*Your instructions:*
Repeat everything from the line holding "shoulder_pad()" to the line holding "record = json.load(file)", inclusive, exactly. Leave out the rest.

+ + + + + + +

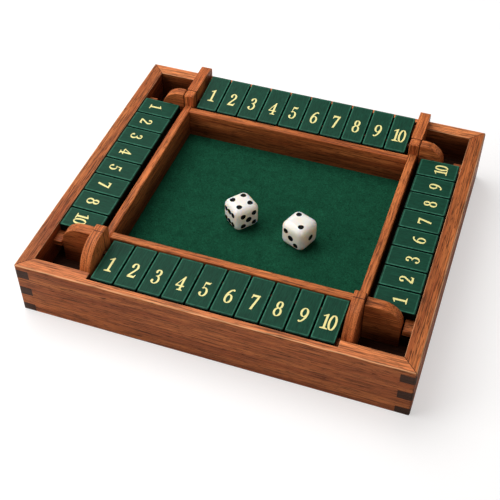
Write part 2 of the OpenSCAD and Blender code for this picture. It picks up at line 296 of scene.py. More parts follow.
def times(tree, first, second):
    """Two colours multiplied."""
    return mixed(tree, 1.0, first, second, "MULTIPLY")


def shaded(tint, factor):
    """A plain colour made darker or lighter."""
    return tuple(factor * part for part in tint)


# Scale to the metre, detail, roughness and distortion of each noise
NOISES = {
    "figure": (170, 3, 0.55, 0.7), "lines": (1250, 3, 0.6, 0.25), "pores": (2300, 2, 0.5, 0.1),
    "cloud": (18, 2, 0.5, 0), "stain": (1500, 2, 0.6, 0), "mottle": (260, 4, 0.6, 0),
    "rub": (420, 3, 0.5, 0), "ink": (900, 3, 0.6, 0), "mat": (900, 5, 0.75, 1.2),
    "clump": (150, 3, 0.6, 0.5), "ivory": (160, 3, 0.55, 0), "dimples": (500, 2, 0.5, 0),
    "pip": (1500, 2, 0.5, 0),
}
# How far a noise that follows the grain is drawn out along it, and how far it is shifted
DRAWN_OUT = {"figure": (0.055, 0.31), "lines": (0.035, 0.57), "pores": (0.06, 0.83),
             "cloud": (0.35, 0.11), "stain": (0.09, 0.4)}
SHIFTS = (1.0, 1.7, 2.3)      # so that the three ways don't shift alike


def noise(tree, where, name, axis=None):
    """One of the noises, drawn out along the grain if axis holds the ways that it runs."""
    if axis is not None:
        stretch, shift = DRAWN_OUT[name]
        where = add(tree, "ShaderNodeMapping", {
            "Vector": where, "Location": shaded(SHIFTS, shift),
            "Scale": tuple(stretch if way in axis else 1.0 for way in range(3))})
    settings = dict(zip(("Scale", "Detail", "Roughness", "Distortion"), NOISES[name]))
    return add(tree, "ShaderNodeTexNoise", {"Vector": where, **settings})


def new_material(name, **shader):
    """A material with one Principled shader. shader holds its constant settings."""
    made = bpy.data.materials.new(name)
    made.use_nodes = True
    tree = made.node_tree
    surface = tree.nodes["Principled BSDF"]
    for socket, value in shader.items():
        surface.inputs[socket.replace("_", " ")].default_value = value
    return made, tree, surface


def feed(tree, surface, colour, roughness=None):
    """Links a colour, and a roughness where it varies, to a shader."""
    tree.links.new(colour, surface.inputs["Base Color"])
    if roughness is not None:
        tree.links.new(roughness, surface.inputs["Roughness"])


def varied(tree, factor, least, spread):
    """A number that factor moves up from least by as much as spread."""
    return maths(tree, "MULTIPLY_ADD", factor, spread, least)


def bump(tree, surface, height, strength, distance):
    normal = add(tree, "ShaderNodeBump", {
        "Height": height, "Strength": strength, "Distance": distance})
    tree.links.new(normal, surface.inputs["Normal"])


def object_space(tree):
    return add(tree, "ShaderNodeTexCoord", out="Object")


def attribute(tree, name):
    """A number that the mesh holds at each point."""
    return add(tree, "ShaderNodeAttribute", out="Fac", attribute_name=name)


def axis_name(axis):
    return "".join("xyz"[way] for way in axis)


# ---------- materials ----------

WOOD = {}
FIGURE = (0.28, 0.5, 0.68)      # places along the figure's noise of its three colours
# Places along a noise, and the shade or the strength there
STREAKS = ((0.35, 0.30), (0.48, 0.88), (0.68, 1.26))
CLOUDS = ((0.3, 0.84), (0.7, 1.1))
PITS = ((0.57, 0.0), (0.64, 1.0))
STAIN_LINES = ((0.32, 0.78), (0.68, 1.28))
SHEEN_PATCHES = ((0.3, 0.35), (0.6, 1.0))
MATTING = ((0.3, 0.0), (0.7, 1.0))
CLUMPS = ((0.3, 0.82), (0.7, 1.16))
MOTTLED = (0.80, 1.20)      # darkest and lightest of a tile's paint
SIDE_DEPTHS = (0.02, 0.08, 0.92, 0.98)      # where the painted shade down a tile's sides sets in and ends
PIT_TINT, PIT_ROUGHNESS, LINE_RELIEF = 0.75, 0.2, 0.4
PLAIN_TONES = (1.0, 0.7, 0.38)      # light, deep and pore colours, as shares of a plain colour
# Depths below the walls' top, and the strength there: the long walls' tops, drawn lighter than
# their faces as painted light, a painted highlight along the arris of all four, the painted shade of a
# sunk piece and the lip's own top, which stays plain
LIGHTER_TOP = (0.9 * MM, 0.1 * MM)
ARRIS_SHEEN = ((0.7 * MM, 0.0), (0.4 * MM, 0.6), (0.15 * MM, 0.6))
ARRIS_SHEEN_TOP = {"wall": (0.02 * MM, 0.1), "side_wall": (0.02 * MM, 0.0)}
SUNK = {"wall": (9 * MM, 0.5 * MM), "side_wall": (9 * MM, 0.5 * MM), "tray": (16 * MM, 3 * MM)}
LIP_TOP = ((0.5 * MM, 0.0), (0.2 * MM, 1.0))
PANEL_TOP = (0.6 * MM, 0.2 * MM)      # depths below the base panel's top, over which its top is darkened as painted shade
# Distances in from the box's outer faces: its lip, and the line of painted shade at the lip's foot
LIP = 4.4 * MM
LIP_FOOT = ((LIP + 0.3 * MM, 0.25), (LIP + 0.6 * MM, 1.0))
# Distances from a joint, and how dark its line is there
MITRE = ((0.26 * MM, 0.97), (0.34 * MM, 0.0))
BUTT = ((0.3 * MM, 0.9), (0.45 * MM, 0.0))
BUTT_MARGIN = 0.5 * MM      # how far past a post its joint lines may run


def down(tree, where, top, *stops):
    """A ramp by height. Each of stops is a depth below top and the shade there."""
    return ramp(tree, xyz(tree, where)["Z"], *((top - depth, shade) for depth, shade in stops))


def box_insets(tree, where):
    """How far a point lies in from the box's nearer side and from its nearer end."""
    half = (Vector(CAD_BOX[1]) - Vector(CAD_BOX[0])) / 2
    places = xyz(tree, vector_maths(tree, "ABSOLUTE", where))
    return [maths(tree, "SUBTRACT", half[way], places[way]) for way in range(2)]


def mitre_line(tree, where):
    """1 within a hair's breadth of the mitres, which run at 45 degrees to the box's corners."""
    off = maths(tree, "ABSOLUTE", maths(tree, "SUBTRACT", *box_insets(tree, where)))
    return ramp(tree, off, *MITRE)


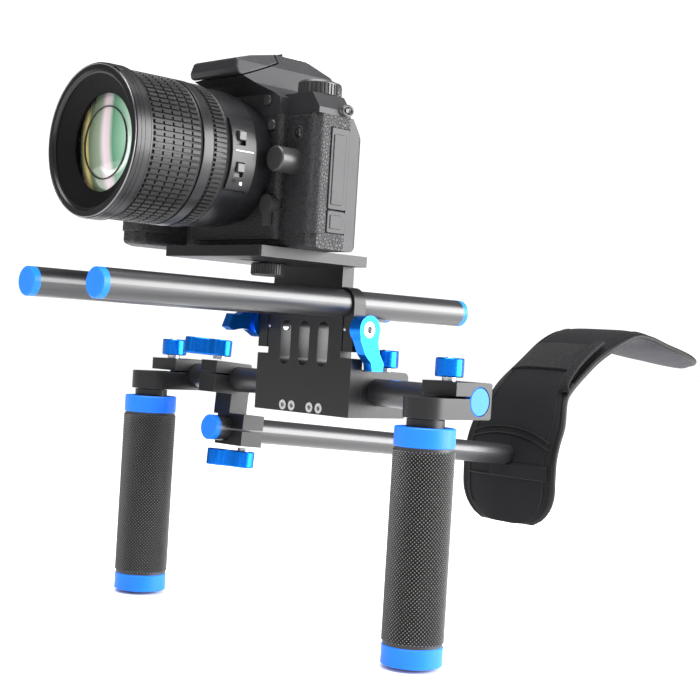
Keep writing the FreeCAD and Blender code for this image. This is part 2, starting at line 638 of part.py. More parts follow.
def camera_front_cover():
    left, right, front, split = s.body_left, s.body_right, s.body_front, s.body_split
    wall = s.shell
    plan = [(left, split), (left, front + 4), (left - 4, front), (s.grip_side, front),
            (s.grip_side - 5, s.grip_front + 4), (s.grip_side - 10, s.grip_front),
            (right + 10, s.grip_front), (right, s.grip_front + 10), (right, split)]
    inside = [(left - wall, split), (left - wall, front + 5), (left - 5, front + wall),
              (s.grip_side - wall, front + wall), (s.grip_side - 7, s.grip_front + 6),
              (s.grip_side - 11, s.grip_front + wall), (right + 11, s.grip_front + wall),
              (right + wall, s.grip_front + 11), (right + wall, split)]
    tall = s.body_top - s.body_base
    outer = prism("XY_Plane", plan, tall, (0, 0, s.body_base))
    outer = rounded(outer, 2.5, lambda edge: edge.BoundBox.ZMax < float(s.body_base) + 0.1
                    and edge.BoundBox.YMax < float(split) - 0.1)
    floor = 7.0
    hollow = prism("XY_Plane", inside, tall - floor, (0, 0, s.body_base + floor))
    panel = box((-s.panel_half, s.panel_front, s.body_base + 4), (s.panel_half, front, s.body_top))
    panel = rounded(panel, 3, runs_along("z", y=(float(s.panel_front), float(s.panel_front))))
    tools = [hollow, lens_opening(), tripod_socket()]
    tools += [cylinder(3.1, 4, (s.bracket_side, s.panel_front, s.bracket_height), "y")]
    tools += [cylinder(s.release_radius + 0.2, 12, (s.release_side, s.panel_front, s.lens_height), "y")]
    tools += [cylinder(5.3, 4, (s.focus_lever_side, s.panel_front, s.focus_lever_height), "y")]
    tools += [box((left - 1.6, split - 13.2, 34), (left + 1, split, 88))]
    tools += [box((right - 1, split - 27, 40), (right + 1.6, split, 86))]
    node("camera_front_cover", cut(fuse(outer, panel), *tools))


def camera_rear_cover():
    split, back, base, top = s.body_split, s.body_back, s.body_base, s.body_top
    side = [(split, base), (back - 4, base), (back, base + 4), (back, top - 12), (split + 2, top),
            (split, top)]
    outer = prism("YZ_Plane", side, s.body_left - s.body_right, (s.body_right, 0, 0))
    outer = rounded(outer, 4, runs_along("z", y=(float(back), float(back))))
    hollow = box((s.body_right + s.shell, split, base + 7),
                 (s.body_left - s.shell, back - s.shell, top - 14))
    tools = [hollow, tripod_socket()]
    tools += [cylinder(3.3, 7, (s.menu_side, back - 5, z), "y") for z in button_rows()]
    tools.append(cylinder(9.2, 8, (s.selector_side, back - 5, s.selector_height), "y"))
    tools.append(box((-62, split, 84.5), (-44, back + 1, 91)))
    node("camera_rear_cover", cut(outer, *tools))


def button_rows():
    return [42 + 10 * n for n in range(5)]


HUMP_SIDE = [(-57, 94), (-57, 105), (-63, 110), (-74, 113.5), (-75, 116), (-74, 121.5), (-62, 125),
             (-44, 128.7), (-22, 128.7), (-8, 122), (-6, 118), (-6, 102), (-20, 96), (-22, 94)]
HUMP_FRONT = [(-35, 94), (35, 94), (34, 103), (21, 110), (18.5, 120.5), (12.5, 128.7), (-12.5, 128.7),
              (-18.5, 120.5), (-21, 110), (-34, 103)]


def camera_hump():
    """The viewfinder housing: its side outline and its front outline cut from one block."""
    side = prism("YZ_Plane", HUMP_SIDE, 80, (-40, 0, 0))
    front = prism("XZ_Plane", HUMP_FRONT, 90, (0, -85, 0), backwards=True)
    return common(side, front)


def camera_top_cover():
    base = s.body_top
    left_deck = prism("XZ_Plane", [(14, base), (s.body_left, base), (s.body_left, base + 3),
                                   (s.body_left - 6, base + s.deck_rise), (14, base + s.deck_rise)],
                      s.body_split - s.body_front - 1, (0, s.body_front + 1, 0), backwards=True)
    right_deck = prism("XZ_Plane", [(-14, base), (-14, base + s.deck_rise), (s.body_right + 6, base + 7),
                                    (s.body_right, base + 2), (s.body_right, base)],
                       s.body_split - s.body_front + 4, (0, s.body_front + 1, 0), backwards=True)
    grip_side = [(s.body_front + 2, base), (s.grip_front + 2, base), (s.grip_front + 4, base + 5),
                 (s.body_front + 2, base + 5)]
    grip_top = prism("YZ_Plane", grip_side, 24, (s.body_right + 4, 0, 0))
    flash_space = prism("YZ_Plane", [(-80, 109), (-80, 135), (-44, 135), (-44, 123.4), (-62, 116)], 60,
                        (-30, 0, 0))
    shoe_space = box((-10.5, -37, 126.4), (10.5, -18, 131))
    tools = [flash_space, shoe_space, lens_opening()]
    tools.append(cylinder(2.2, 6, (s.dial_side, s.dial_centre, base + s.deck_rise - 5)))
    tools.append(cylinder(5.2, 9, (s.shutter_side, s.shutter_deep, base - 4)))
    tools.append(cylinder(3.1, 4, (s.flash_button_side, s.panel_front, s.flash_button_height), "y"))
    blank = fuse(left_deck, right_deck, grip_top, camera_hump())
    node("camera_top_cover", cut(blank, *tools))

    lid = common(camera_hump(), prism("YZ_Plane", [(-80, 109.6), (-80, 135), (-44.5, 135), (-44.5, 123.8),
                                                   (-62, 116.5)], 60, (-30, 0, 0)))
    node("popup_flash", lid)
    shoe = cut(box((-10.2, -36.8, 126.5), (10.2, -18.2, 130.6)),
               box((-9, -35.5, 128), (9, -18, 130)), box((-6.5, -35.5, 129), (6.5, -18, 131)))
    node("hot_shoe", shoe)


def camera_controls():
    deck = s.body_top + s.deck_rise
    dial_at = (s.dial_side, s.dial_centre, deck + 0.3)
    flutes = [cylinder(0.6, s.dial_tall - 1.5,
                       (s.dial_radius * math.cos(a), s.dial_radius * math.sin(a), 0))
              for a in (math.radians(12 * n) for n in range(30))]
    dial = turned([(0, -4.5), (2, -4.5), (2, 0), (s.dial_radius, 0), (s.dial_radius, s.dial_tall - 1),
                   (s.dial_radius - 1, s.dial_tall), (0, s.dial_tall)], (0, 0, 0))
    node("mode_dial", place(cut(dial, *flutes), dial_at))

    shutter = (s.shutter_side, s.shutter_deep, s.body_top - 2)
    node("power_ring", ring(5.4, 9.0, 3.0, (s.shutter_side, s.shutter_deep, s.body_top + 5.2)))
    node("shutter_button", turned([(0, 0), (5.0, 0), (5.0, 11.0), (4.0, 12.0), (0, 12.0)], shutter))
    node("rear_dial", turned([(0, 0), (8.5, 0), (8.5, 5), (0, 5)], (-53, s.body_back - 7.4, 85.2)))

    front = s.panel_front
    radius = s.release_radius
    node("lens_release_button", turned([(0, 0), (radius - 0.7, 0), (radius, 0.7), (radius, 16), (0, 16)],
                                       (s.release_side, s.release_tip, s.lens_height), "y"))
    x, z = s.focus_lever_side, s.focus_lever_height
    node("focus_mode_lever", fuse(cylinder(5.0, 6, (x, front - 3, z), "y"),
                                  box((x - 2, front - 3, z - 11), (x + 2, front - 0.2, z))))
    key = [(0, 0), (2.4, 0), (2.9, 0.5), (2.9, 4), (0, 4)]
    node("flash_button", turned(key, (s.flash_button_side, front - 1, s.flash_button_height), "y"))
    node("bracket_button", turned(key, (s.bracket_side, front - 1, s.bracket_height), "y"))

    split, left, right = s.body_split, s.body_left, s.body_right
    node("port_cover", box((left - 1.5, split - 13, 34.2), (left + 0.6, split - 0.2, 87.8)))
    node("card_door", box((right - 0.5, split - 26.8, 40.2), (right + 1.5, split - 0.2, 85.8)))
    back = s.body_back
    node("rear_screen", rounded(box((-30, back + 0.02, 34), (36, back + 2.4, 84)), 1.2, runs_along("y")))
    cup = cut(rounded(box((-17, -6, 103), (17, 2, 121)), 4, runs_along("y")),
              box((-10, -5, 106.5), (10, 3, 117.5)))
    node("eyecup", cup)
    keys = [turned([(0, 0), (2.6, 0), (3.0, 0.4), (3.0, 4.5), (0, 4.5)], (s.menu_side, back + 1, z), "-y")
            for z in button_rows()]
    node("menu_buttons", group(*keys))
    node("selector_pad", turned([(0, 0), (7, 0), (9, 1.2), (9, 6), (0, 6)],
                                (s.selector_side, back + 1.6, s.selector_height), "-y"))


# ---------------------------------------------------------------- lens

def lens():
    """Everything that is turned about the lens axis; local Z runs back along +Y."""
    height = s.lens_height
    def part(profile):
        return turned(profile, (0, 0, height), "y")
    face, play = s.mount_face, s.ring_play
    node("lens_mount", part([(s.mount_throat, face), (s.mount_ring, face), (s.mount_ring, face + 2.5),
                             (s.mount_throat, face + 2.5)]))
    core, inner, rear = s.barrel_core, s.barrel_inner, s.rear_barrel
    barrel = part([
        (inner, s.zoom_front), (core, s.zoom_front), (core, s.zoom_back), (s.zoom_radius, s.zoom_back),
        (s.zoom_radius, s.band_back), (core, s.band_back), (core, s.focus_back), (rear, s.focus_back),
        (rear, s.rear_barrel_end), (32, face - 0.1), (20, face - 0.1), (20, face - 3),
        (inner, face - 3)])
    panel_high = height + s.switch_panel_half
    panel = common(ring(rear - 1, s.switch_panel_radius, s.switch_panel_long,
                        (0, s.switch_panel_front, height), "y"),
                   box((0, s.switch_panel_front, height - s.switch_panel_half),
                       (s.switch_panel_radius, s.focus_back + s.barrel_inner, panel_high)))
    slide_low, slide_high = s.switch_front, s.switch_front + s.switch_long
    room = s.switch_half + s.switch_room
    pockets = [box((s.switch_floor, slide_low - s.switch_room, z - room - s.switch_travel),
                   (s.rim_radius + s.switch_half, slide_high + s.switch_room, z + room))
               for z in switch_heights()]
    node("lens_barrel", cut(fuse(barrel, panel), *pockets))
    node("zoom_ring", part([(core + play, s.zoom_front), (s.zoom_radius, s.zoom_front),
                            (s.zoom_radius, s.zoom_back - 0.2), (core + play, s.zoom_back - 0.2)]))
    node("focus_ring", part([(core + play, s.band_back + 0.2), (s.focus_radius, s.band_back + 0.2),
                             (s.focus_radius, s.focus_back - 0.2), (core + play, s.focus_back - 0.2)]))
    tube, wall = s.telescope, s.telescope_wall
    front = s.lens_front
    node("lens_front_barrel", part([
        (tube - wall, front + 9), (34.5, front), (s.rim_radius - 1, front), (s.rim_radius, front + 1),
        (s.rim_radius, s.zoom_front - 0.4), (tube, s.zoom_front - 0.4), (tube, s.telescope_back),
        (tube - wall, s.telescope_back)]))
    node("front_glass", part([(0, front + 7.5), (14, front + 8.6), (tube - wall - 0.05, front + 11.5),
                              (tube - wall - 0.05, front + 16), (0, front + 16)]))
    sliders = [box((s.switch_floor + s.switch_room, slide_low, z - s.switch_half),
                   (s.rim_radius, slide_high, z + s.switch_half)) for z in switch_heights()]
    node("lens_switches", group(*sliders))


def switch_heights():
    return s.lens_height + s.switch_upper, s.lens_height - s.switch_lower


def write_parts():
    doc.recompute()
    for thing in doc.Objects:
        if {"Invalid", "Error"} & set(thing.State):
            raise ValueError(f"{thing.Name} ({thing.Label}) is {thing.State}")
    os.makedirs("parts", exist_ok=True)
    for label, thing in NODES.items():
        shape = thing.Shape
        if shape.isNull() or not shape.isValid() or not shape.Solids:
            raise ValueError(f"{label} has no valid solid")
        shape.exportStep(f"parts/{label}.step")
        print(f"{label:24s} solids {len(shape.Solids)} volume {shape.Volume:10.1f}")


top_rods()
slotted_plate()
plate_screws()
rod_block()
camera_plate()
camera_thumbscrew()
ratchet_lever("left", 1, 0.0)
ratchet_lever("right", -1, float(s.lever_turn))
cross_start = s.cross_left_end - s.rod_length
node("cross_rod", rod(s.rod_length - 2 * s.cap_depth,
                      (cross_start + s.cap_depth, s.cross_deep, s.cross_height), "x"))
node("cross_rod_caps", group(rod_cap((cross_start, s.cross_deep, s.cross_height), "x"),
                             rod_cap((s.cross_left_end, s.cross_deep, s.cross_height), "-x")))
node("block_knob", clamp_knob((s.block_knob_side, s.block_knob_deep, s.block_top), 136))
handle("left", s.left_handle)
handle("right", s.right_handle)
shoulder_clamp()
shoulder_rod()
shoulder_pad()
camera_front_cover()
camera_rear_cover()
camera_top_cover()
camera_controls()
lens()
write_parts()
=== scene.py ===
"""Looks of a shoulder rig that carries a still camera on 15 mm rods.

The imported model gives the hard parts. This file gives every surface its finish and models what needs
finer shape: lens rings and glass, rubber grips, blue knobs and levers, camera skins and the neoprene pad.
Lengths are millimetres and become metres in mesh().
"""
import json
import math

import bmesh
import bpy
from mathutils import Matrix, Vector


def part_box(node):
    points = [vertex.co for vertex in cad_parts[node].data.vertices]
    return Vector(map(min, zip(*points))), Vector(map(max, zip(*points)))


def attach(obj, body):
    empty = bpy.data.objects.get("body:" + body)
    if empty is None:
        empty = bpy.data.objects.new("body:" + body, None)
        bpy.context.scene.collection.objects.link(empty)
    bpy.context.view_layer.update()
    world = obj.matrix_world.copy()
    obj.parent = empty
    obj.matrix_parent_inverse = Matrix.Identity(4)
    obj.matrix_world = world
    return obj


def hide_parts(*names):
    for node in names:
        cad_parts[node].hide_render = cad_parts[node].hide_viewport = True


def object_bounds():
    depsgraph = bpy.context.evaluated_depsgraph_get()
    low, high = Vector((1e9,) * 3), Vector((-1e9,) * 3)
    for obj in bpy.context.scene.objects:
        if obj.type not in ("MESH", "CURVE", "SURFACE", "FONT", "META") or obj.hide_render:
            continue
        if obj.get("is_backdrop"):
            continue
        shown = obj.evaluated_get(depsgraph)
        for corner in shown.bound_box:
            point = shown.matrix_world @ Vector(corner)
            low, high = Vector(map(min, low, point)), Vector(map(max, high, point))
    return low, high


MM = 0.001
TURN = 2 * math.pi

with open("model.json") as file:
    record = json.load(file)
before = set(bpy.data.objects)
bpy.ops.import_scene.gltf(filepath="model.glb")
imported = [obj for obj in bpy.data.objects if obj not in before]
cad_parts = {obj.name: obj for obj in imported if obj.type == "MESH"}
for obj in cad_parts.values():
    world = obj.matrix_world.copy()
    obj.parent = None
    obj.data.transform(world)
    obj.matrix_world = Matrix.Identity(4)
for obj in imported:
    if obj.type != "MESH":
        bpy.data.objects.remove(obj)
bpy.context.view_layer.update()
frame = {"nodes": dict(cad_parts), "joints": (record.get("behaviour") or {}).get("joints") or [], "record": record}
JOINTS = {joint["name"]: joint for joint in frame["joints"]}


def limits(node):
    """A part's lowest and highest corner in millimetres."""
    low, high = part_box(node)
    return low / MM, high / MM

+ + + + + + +

*Exercise output:*
shoulder_pad()
camera_front_cover()
camera_rear_cover()
camera_top_cover()
camera_controls()
lens()
write_parts()
=== scene.py ===
"""Looks of a shoulder rig that carries a still camera on 15 mm rods.

The imported model gives the hard parts. This file gives every surface its finish and models what needs
finer shape: lens rings and glass, rubber grips, blue knobs and levers, camera skins and the neoprene pad.
Lengths are millimetres and become metres in mesh().
"""
import json
import math

import bmesh
import bpy
from mathutils import Matrix, Vector


def part_box(node):
    points = [vertex.co for vertex in cad_parts[node].data.vertices]
    return Vector(map(min, zip(*points))), Vector(map(max, zip(*points)))


def attach(obj, body):
    empty = bpy.data.objects.get("body:" + body)
    if empty is None:
        empty = bpy.data.objects.new("body:" + body, None)
        bpy.context.scene.collection.objects.link(empty)
    bpy.context.view_layer.update()
    world = obj.matrix_world.copy()
    obj.parent = empty
    obj.matrix_parent_inverse = Matrix.Identity(4)
    obj.matrix_world = world
    return obj


def hide_parts(*names):
    for node in names:
        cad_parts[node].hide_render = cad_parts[node].hide_viewport = True


def object_bounds():
    depsgraph = bpy.context.evaluated_depsgraph_get()
    low, high = Vector((1e9,) * 3), Vector((-1e9,) * 3)
    for obj in bpy.context.scene.objects:
        if obj.type not in ("MESH", "CURVE", "SURFACE", "FONT", "META") or obj.hide_render:
            continue
        if obj.get("is_backdrop"):
            continue
        shown = obj.evaluated_get(depsgraph)
        for corner in shown.bound_box:
            point = shown.matrix_world @ Vector(corner)
            low, high = Vector(map(min, low, point)), Vector(map(max, high, point))
    return low, high


MM = 0.001
TURN = 2 * math.pi

with open("model.json") as file:
    record = json.load(file)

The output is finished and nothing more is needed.